Fortifying or Fragmenting the State? The Political Economy of the Opium Heroin Trade in Shan State, Myanmar, 1988-2013

Patrick Meehan

Department of Development Studies, School of Oriental and African Studies, London, UK

Published online: 19 May 2015

Militia commanders in the parliament: from clockwise are Liu Guoxi, Kokang; Ho Xiaochang, Kunlong; T.Hkun Myat, Kutkhai; Kyaw Myint, Namkham; Myint Lwin, Ta Moeng Ngen; Bai Xuoqian, Laogai;  Keng Mai, Muse
Militia commanders in the parliament: from clockwise are Liu Guoxi, Kokang; Ho Xiaochang, Kunlong; T.Hkun Myat, Kutkhai; Kyaw Myint, Namkham; Myint Lwin, Ta Moeng Ngen; Bai Xuoqian, Laogai; Keng Mai, Muse

Leaders in Naypyitaw, especially the Tatmadaw, may not agree to Pat Meehan’s conclusion that the ongoing war on drugs waged by them since Independence is not working. But they should read his 30-page paper, if they are not going to have another 5 year extension in 2019.

As the author sees it, the Burma Army’s paramount self-appointed mission is to expand its control over every square inch of the country’s remotest areas, especially in Shan State.

Accordingly, “over one quarter of the entire Tamadaw is based in Shan State, eighty-nine infantry or light infantry battalions operate in southern Shan State alone,” compared to single battalion during the British days.

Military expansion that came after the bloody coup in 1988 was followed by the “live off the land” policy and “decentralization of command and concentration of ministerial authorities in the hands of regional commanders, which opened up opportunities for regional commands to engage in various businesses.”

Curiously this move was in line with what the celebrated Chinese warrior-philosopher Sun Zi wrote in his The Art of War: A wise general strives to feed off the enemy. Each pound of food taken from the enemy is equivalent to twenty pounds you provide by yourself. (Thomas Cleary translation)

One of the army’s income generators inevitably was opium. “In some areas the Tatmadaw has collected tax directly from poppy farmers, threatening to destroy crop if taxes were not paid. This was a regular practice in the 1990s when some taxes were even paid in opium rather than cash. More commonly, tax collection is managed through the village headman who has to collect a designated amount of tax from the community for the local Tatmadaw camp.”

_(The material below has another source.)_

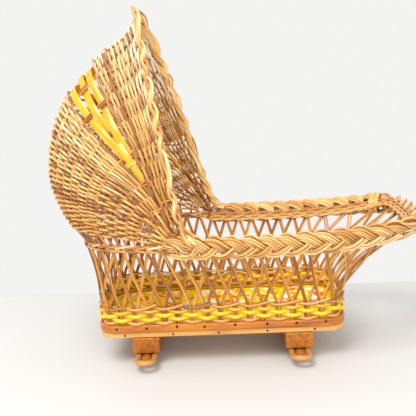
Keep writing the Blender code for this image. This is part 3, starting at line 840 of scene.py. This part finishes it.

Another significant move was the upgrading of the local militias who were granted immunity for their involvement in drugs “in return for fighting insurgency, ensuring local stability, and providing access to areas under their control. In this way, Tatmadaw battalions benefit indirectly from the drug trade by creating unofficial protection rackets that allow them to profit from their connections with the militias while keeping a layer of distance and subterfuge between themselves and drug profits.”

These self-financing counter-insurgency militia commanders were portrayed as “national races leaders” and their involvement in drugs glossed over as long as their allegiance to the government is assured. Indeed, many of them are “elected” representatives in the Parliament that came into being after the 2010 elections.

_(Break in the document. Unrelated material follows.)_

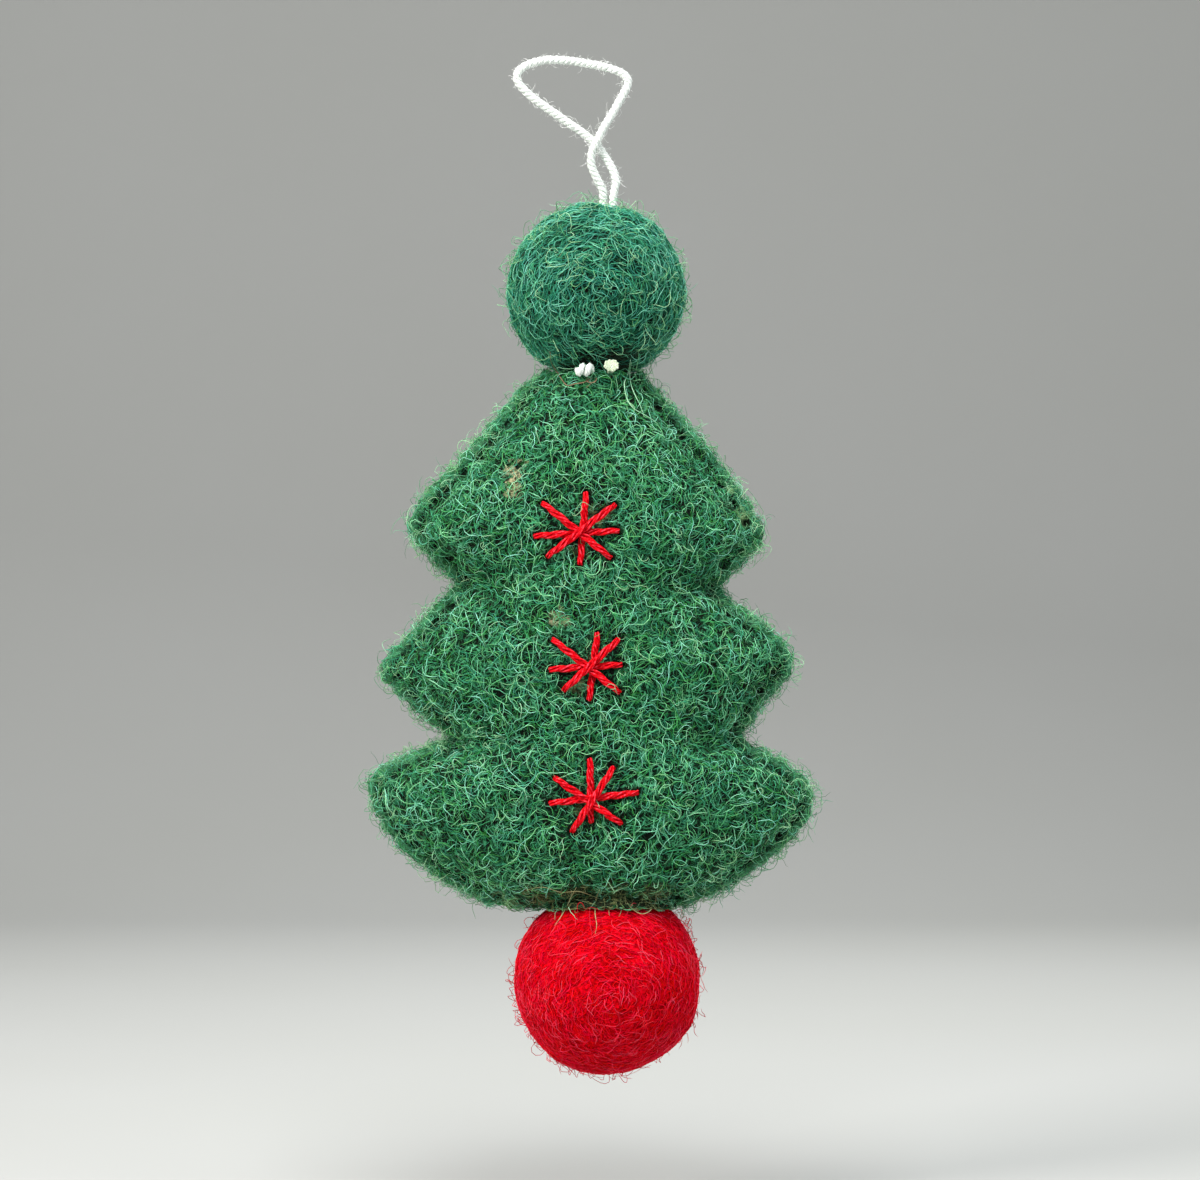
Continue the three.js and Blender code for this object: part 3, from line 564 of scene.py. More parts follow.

This two-pronged strategy, “Tatmadaw expansion and formation of proxy militias have increased the territorial reach of state authority by securitizing remote areas and extending control over populations and resources in these areas. The construction of the oil and gas pipelines, which tread a path through former insurgent-controlled territory, would have been unthinkable a mere two decades ago. Today they embody the very tangible consolidation of state control.”

However, the author’s analysis is that this type of “negotiated statehood” will not be stable, due to several reasons:

For one thing, it is effective at “managing conflict rather than resolving it”. To put it plainly, neither the issue of power distribution with the non-Burman states or the drug problem is resolved.

For another, these coalitions between the military and the local armed groups “are likely to be at their weakest and most unstable,” as shown by the breakup of the 20 year long alliance with Kokang’s Myanmar National Democratic Alliance Army (MNDAA) in 2009, following its refusal to become a Burma Army controlled Border Guard Force (BGF).

The third is “the contradiction between localized strategies of state consolidation and internationally accepted norms of the ‘proper’ role of the state. This contradiction makes establishing durable and stable state-society relations through interaction with the illicit trade of opium problematic.”

One result is the entry of the “apolitical people whose sole interest in life is trade and profit” who thrive on war and conflict. “Over the years traders and investors have shifted their allegiance to whichever groups have proved best able to secure their access to opium and cross-border markets. In southern Shan State the investments have shifted from KMT networks, to the MTA, to the UWSA, and now increasingly also to militia groups with close links to the Tatmadaw.”

Reading and pondering over it, one cannot help but conclude that until and unless the root causes of the conflict—broken promises of Panglong—are properly addressed, Burma will continue to be headache and a nausea both to itself and the rest of the world.